*** Data provided ***

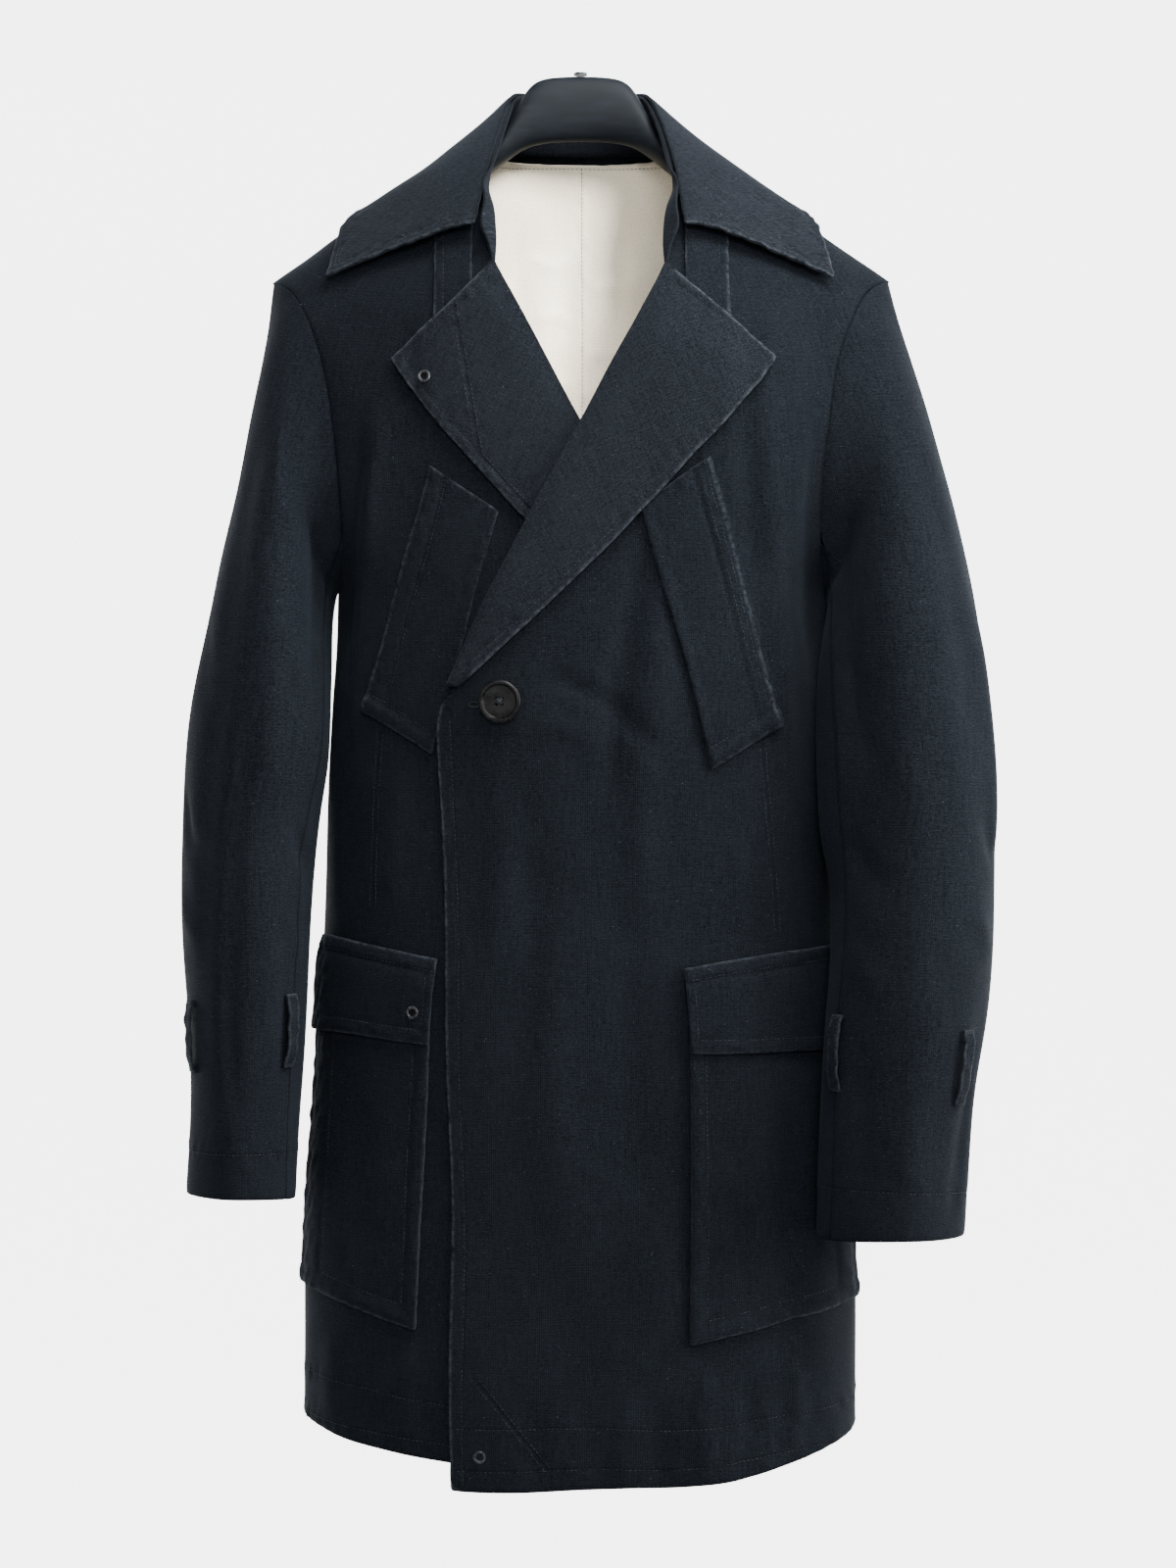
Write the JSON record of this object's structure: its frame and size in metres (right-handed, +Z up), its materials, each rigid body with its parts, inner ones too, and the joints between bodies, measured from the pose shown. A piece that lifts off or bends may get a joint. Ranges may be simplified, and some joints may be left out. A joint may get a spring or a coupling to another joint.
{
  "type": "moto coat on a display hanger",
  "caption": "Hip-covering canvas coat with crossed lapels, slanted chest welts, flap pockets and cuff loops, hung on a broad hanger.",
  "frame": {"origin": "top of the hook socket on the hanger's crown, where the hanger is held", "axes": "+Z up along the coat's length, +X to the viewer's right of the front, -Y out of the front"},
  "size_m": [0.599, 0.2521, 1.0458],
  "materials": {
    "canvas": "heavy navy-black canvas with a fine cross slub",
    "collar_canvas": "the same canvas, a little greyer where it is brushed",
    "lining_cloth": "cream lining, soft sheen",
    "black_plastic": "satin black moulding",
    "horn": "polished dark horn",
    "dark_metal": "dull steel"
  },
  "bodies": {
    "root": {"front_left": "canvas", "front_right": "canvas", "back_left": "canvas", "back_right": "canvas", "chest_welt_right": "canvas", "chest_welt_left": "canvas", "neck_strip_right": "canvas", "neck_strip_left": "canvas", "pocket_right": "canvas", "pocket_left": "canvas", "flap_right": "canvas", "flap_left": "canvas", "lapel_left": "collar_canvas", "lapel_right": "collar_canvas", "collar_fall": "collar_canvas", "collar_stand": "collar_canvas", "sleeve_upper_left": "canvas", "sleeve_under_left": "canvas", "sleeve_upper_right": "canvas", "sleeve_under_right": "canvas", "cuff_loop_right_outer": "canvas", "cuff_loop_right_inner": "canvas", "cuff_loop_left_inner": "canvas", "cuff_loop_left_outer": "canvas", "button": "horn", "eyelet_lapel": "dark_metal", "eyelet_flap": "dark_metal", "eyelet_hem": "dark_metal", "hanger": "black_plastic", "hook_socket": "dark_metal", "lining_back": "lining_cloth"}
  },
  "joints": []
}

***

Written task
Repeat every line of the data, exactly and in full.

Expected answer
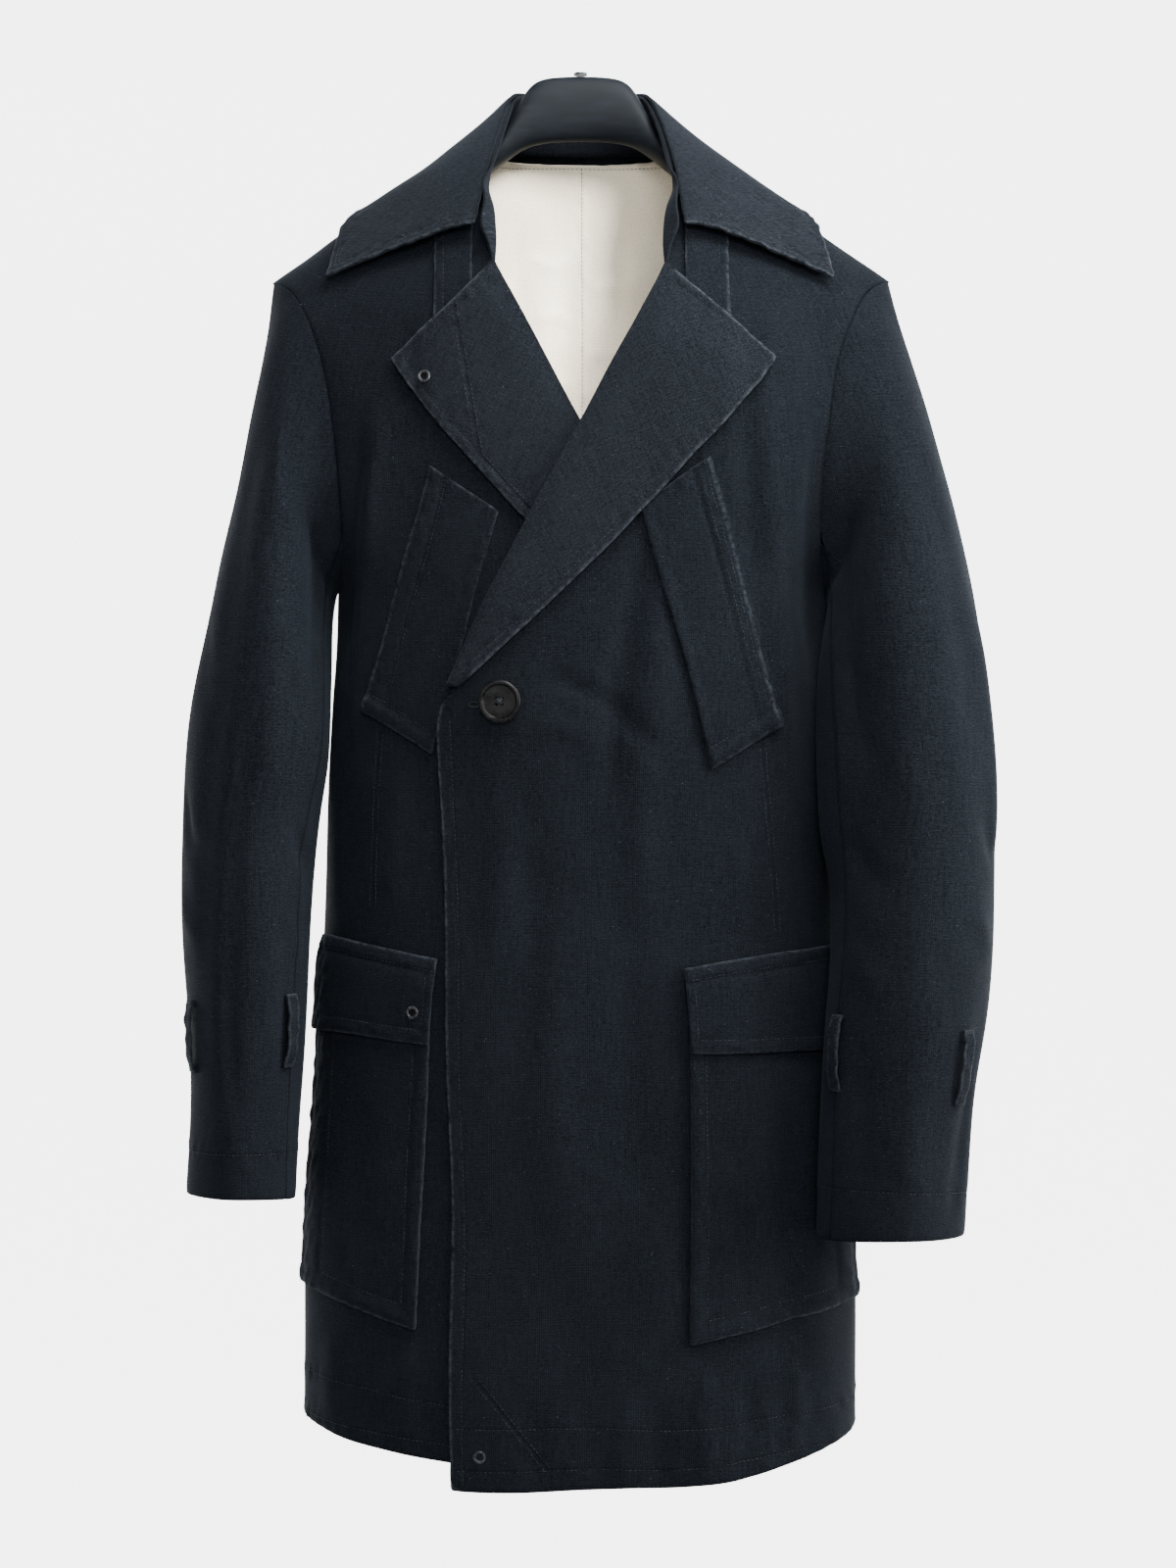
Write the JSON record of this object's structure: its frame and size in metres (right-handed, +Z up), its materials, each rigid body with its parts, inner ones too, and the joints between bodies, measured from the pose shown. A piece that lifts off or bends may get a joint. Ranges may be simplified, and some joints may be left out. A joint may get a spring or a coupling to another joint.
{
  "type": "moto coat on a display hanger",
  "caption": "Hip-covering canvas coat with crossed lapels, slanted chest welts, flap pockets and cuff loops, hung on a broad hanger.",
  "frame": {"origin": "top of the hook socket on the hanger's crown, where the hanger is held", "axes": "+Z up along the coat's length, +X to the viewer's right of the front, -Y out of the front"},
  "size_m": [0.599, 0.2521, 1.0458],
  "materials": {
    "canvas": "heavy navy-black canvas with a fine cross slub",
    "collar_canvas": "the same canvas, a little greyer where it is brushed",
    "lining_cloth": "cream lining, soft sheen",
    "black_plastic": "satin black moulding",
    "horn": "polished dark horn",
    "dark_metal": "dull steel"
  },
  "bodies": {
    "root": {"front_left": "canvas", "front_right": "canvas", "back_left": "canvas", "back_right": "canvas", "chest_welt_right": "canvas", "chest_welt_left": "canvas", "neck_strip_right": "canvas", "neck_strip_left": "canvas", "pocket_right": "canvas", "pocket_left": "canvas", "flap_right": "canvas", "flap_left": "canvas", "lapel_left": "collar_canvas", "lapel_right": "collar_canvas", "collar_fall": "collar_canvas", "collar_stand": "collar_canvas", "sleeve_upper_left": "canvas", "sleeve_under_left": "canvas", "sleeve_upper_right": "canvas", "sleeve_under_right": "canvas", "cuff_loop_right_outer": "canvas", "cuff_loop_right_inner": "canvas", "cuff_loop_left_inner": "canvas", "cuff_loop_left_outer": "canvas", "button": "horn", "eyelet_lapel": "dark_metal", "eyelet_flap": "dark_metal", "eyelet_hem": "dark_metal", "hanger": "black_plastic", "hook_socket": "dark_metal", "lining_back": "lining_cloth"}
  },
  "joints": []
}